In 2001, Fardad learned by happenstance that a company had been established to commercialize the invention, with McGill and Polyvalor given shares in the NASDAQ-listed company as payment for the grant of license rights in the invention. During the high-tech bubble in early 2000s, McGill and Polyvalor made a sizeable amount of money after selling their shares, with Polyvalor alone making more than $8.6-million in profit, half of which was handed to Polytechnique.

In 2003, Fardad reached an agreement with McGill for a share of the revenues made from the commercialization of his invention, based on the university’s IP policy. When Fardad approached Polyvalor, it refused to settle.

“The issue in the case was whether Fardad had a right to a portion of the money that was generated by the selling of shares of a company whose business was based on Fardad’s invention,” said Kugler.

While the lower court held that Fardad’s share should be calculated based on the revenues received by Polyvalor, which would have granted Fardad $1.4-million, the appeal court reversed that part of the ruling. The appeal court instead determined that Fardad’s share should be based on the revenues received only by Polytechnique, pointing out that Polyvalor and Polytechnique are two distinct entities.

“The court of first instance decided that the fact that Polytechnique decided to form this partnership to commercialize inventions could not be set up to prejudice Fardad for his share of the proceeds generated by the invention but the Court of Appeal disagreed – and that was disappointing,” said Kugler.

Though it did not have a particular relevance in the outcome of the case at hand, Locke notes that the Quebec Court of Appeal likened Polytechnique’s IP policy with an offer to contract with indeterminate persons, as per s. 1388 and s.1390 of the Civil Code of Quebec. The acceptance of the offer, thus establishing a contract, occurred when Fardad contacted Polyvalor about his claim.

“It’s a bit of a fiction to characterize it as an offer followed by an acceptance because the way the court interprets the situation is probably not what the university had in mind when it put into place its IP policy,” observed Locke. “The idea that the inventor could elect whether it wants to be subjected to the policy or not by either accepting or not the offer – it doesn’t seem reasonable that that is what the university set out to do.”

Locke also wonders about the appeal court’s findings regarding the ownership of inventions made by employees.
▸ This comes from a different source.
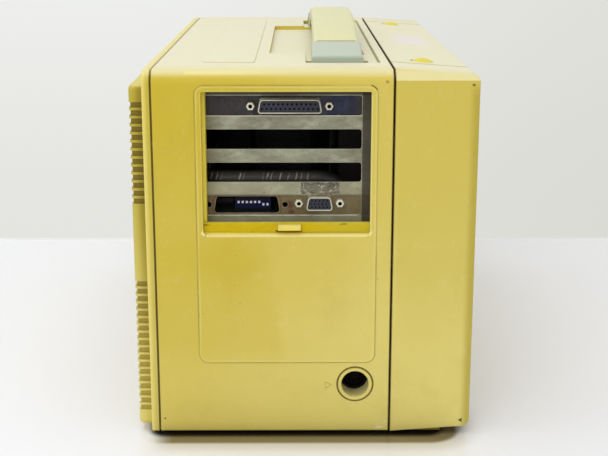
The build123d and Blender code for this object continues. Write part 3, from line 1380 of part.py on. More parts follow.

The Court held that in the absence of any specific provisions in the Civil Code or the Labour Code, common law must be applied. “According to common law, intellectual property in inventions resulting from the work of employees belongs to the employer,” said Quebec Court of Appeal Justice Pierre Dalphond in the 25-page ruling.

“The Court of Appeal is simply wrong there,” said Locke. “It’s true enough in the context of copyright or industrial design that an employer owns a design or copyright that is made by an employee in the context of his employment,” said Locke. “But that does not apply to patents.”

Regardless, Locke believes that the recent rulings underscore the universities to establish as early as possible the rights of all respective parties, “preferably before anyone becomes aware that the invention is worth millions of dollars because then it becomes much more difficult to agree.”